Явно разочарованный тем, что его щедрый дар не был оценен по достоинству, Тиберий сухо подытожил:
– Со щитом или на корм тиграм – третьего не дано. В качестве бестиария[3] ты стоишь не многим больше облезлого барана. Если же будешь сражаться так, как умеешь, я получу за тебя как за породистого скакуна… И довольно разговоров! Тебя вернут на место, в яму, где ты сможешь спокойно обдумать моё предложение.
– Командир, а можно, я подумаю где-нибудь в другом, более подходящем для этого месте? – с надеждой спросил пленник.
– Ничто так не способствует умственным упражнениям, как темнота и уединение. Они направляют поток мысли в нужное русло. Эту яму для шпионов я придумал сам, – Тиберий снова встал, сложил на груди руки и задрал голову. По всей видимости, гордость была для него настолько важной и основополагающей эмоцией, что он выражал ее всем телом. – В отличие от обычной, например, долговой ямы она имеет непроницаемую для света крышку. Люди в ней становятся более честными и сговорчивыми. Преступники раскаиваются и признаются в своих преступлениях. Шпионы рассказывают то, чего не знали.
Расписав преимущества своего изобретения, он не спеша подошёл к выходу и повернулся к пленнику.

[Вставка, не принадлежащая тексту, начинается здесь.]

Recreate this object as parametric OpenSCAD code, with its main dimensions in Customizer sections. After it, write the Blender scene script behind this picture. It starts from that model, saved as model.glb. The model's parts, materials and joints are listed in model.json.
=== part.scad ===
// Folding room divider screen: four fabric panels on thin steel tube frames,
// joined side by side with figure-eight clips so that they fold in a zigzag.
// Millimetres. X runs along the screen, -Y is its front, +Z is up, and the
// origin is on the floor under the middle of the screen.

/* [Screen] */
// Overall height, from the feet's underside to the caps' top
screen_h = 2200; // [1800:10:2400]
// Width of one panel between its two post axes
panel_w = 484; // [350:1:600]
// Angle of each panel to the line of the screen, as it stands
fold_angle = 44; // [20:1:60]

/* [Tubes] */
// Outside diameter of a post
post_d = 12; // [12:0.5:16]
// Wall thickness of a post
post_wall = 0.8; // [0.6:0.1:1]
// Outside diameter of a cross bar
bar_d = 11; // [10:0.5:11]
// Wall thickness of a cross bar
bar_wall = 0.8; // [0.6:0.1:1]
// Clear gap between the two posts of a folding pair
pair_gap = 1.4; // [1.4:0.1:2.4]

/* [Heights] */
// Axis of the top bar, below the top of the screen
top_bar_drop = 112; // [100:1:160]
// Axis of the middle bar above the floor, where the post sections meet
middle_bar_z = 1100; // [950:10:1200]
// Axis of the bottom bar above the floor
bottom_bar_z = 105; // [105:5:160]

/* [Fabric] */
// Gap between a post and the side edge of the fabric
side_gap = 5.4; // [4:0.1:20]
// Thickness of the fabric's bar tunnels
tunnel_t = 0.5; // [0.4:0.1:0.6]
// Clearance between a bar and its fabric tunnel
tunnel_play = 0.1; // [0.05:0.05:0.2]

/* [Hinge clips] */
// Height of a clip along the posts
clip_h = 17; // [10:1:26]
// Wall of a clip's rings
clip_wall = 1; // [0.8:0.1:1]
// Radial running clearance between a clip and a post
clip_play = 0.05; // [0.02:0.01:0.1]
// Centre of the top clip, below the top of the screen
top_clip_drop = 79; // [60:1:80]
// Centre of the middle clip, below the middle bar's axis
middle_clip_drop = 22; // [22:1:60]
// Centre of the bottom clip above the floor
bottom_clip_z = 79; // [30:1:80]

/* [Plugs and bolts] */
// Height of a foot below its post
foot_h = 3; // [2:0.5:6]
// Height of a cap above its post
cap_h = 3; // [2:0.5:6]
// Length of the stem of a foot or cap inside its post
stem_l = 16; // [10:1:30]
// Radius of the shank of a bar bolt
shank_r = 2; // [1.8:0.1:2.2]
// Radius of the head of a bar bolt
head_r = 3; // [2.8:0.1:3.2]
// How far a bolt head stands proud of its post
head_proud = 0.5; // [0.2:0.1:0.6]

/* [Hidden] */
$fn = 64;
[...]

– Ступай! Я надеюсь на твоё благоразумие. Подумай, что ты теряешь и что обретаешь, приняв правильное решение. И помни, как только согласишься, сразу же попадёшь в совершенно иные условия. Голову твою подлечим. А потом я продам тебя в лучшую в Иудее школу гладиаторов. Образу жизни её питомцев позавидовали бы некоторые аристократы, – он подошел к двери и распахнул ее ударом ладони. – Стража!
В яме Антония ожидали соломенный тюфяк, а еще миска с бараньей похлёбкой и костью, на которой даже было немного мяса. Похлёбка была недурна – если бы ещё соли поменьше да перца побольше… Хлеб, сопровождающий эту трапезу, был груб, но вкусен, или это от голода так показалось… Узнику дали насладиться едой при свете и, когда он выбросил наверх миску, захлопнули крышку.

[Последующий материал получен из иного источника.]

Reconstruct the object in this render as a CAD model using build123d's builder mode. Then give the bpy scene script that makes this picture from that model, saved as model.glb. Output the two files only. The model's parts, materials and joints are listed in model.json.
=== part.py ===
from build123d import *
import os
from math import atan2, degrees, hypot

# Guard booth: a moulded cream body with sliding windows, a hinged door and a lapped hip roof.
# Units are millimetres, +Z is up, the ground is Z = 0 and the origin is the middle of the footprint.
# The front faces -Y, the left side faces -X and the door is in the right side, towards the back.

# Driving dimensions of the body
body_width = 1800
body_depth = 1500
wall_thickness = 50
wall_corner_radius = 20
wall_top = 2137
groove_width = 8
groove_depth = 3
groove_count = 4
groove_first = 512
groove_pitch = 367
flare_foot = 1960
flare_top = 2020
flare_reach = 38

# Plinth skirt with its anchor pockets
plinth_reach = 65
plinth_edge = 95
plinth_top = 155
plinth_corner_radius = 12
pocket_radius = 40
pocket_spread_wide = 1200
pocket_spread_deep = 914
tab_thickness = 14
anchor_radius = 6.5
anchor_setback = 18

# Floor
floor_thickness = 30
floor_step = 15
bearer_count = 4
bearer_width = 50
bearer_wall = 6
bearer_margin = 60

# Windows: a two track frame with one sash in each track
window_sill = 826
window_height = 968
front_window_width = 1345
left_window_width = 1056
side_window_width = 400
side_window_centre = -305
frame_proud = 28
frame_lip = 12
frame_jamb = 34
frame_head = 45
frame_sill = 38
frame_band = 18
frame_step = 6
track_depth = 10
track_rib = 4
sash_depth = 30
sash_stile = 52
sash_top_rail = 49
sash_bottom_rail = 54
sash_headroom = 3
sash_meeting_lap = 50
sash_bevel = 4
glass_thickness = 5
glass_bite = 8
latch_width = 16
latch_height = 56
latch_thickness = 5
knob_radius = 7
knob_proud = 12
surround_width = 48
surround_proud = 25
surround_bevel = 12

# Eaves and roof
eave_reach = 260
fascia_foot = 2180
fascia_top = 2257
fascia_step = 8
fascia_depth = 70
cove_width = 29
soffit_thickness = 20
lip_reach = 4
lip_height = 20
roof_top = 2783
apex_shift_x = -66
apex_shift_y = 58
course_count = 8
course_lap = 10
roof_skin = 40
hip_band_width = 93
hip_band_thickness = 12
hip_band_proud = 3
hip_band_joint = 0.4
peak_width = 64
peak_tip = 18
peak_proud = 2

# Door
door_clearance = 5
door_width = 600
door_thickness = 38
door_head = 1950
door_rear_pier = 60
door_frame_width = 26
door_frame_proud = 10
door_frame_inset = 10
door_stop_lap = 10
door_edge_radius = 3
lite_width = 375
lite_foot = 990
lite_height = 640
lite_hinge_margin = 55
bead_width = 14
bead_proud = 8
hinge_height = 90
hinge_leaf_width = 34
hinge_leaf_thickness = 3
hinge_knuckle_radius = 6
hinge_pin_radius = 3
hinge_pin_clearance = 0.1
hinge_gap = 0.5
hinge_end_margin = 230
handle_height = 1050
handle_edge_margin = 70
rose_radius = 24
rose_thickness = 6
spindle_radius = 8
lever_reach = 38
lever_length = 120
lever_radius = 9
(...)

Вопреки обещаниям древнеримского Мюллера, темнота нисколько его не угнетала. После еды и боль в затылке стала как будто меньше. Он лёг на тюфяк и почти сразу заснул.
Во сне к нему пришёл генерал КГБ, который когда-то курировал его работу в секретном НИИ, и безапелляционно заявил:
– Собирайся, сынок! Ты снова нужен Родине.
Они полетели на вертолёте в тайную лабораторию в Алтайских горах, которая была оборудована самым мощным суперкомпьютером в мире. На КПП их встречал деревянный длинноносый робот с в форме ефрейтора внутренних войск:
– Узнаешь меня, папа Карло? Я так долго тебя ждал…
Потом сон плавно перетёк в воспоминания о тех временах, когда был по-настоящему молод.